PCIe device presence or type in individual slots;

negotiated link width;

error metrics including counts of Advanced Error Reporting (AER) errors or cyclic redundancy check (CRC) errors;

thermal measurements;

detection of threshold violations;

slot usage frequency or hot-plug events; and

historical boot outcomes recorded across prior initialization cycles.

18. The non-transitory computer-readable storage medium of claim 16, wherein the trained machine learning model comprises a decision tree, and generating the prediction of boot success outcome comprises:

applying current system condition feature vectors representing the system condition data to the decision tree;

traversing the decision tree along feature splits previously determined during training using an impurity criterion; and

outputting, based on leaf nodes reached in the decision tree, the predicted boot success outcomes for the plurality of candidate PCIe bifurcation configurations corresponding to the current system condition feature vectors.

19. The non-transitory computer-readable storage medium of claim 16, wherein the receiving system condition data comprises:

detecting a trigger event comprising one or more of insertion of a new PCIe device, removal of a PCIe device, rising PCIe error rates, or exceeding a thermal threshold; and

collecting the system condition data in response to detecting the trigger event.
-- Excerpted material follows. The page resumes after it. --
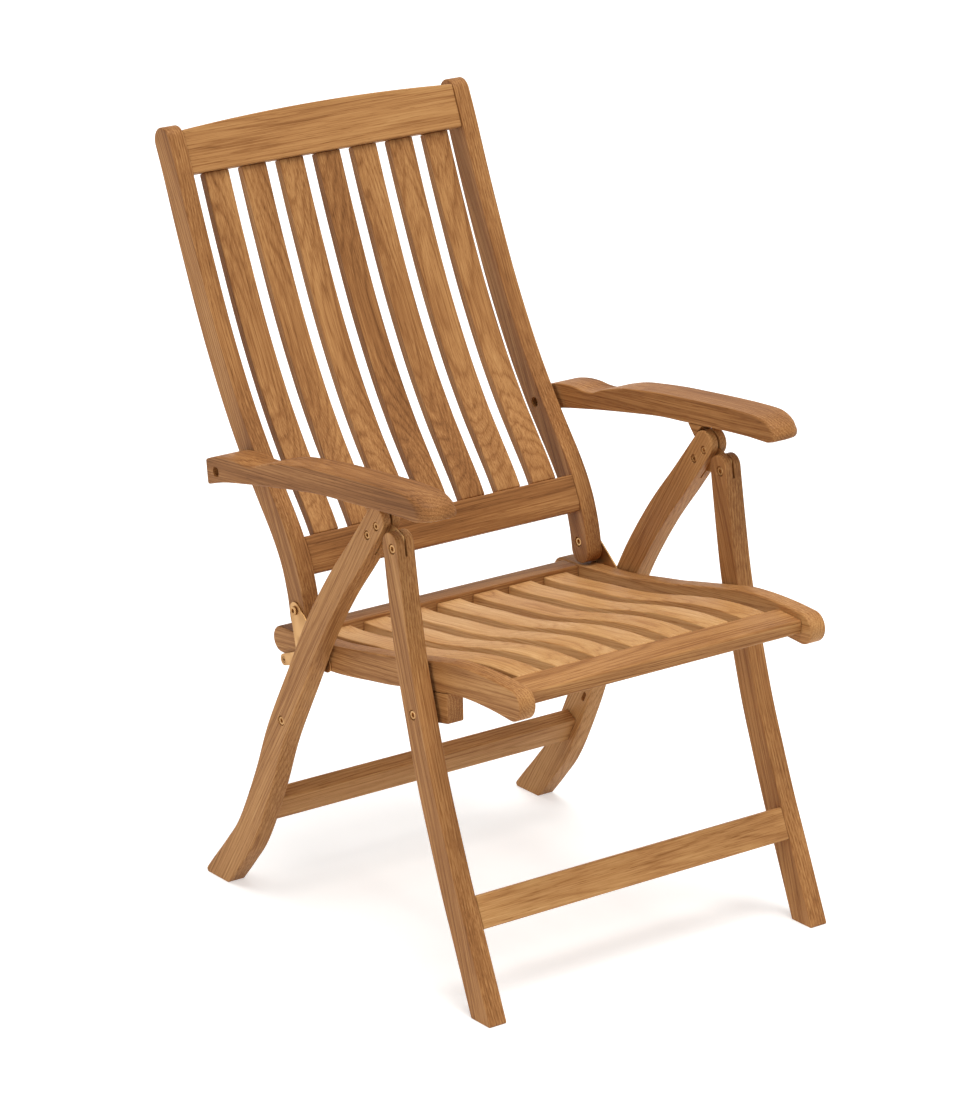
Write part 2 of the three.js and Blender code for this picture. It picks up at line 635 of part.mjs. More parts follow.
// Arms with a rounded nose, their bolts, and the blocks that rest on the rear legs' tops
const armOutline = [
  ...curveThrough(armTopShares).getSpacedPoints(26), ...curveThrough(armUnderShares).getSpacedPoints(10),
];
const armFront = Math.min(...armOutline.map((point) => point.x));
const armRear = Math.max(...armOutline.map((point) => point.x));
function armPlan(side) {
  const corner = (x, y, radius) => [new THREE.Vector2(side * x, y), radius];
  const outline = band([
    corner(armInner + armInnerNoseRadius, armFront + armInnerNoseRadius, armInnerNoseRadius),
    corner(armOuter - armOuterNoseRadius, armFront + armOuterNoseRadius, armOuterNoseRadius),
    corner(armInner, armRear + overrun, 0), corner(armOuter, armRear + overrun, 0),
  ]);
  const geometry = new THREE.ExtrudeGeometry(new THREE.Shape(outline), { depth: height, bevelEnabled: false });
  return solidOf(geometry);
}
const armRoom = armOutline.map((point) => point.clone().addScaledVector(up, -clearance));
const legSide = leftOf(rearLegDown);
const armBlockRest = rearLegTop.clone().addScaledVector(legSide, rearLegTopWidth / 2 + armBlockPlay);
const armBlockOutline = clipped(armBlockShares.map(at), armBlockRest, legSide);
for (const [suffix, side] of sides) {
  const arm = slab(armOutline, armInner, armOuter, side).intersect(armPlan(side))
    .subtract(boreFor(armPivot, armInner, armOuter, shankRadius, side))
    .subtract(headSeat(armPivot, armOuter, -1, headRadius, side, armBoltRecess));
  const block = slab(armBlockOutline, legInner + armBlockInset, legOuter - armBlockInset, side)
    .subtract(slab(armRoom, legInner, legOuter, side));
  const [start, end] = seated(railInner, armOuter, armBoltRecess);
  add(arms, `arm_${suffix}`, arm, teak());
  add(arms, `arm_block_${suffix}`, block, teak());
  add(arms, `arm_bolt_${suffix}`, pin(armPivot, start, [[headRadius, start + headThickness],
    [shankRadius, railOuter + clearance], [spacerRadius, armInner - clearance],
    [shankRadius, end - headThickness], [headRadius, end]], side), brass());
}

// The chair stands centred on its own outline
const extent = new THREE.Box3().setFromObject(chair);
chair.position.y = -(extent.min.y + extent.max.y) / 2;

export default chair;
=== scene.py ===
# %% [markdown]
# # A folding teak armchair
# This lesson dresses a folding garden armchair: curved teak boards, slats, and brass fittings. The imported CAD
# model gives the place of every board and pivot. Each board is made again here with eased edges and smooth
# curves, because the CAD solids are coarse and sharp, and light on an edge is what tells wood from card.

# %% Load the frame
import json
import math
import bpy
import numpy as np
from mathutils import Matrix, Vector


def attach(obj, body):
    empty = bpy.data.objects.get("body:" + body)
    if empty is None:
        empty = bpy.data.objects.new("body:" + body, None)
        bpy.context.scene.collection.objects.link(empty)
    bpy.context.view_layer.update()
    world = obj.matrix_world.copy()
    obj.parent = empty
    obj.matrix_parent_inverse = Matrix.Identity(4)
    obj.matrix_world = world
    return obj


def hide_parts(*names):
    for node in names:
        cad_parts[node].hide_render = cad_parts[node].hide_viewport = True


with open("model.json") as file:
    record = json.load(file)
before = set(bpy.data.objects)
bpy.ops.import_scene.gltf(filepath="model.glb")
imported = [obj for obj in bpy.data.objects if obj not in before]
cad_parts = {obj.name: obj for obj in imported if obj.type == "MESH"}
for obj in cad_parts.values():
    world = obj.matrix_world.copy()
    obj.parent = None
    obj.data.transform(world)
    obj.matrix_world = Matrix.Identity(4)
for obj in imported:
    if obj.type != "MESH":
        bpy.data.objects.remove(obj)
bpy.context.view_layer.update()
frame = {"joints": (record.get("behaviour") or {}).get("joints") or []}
scene = bpy.context.scene

# %% [markdown]
# The chair is drawn in its side view, in millimetres: y runs from the front foot's toe to the rear, z runs
# up. Places are kept in ten-thousandths of the chair's height, so that one size scales them all. The CAD
# model stands centred, so the hinge between the legs tells how far the side view is moved along y.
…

20. The non-transitory computer-readable storage medium of claim 16, wherein the operations further comprise training the machine learning model, wherein the training comprises:

collecting or receiving historical system condition data from a plurality of prior boot attempts, the historical system condition data comprising one or more of PCIe logs, negotiated link widths, link training logs, error records, and boot outcomes;

transforming the historical system condition data into feature vectors with associated outcome labels; and

training the machine learning model based on the feature vectors and outcome labels to correlate the historical system condition data with boot success outcomes of the plurality of candidate PCIe bifurcation configurations.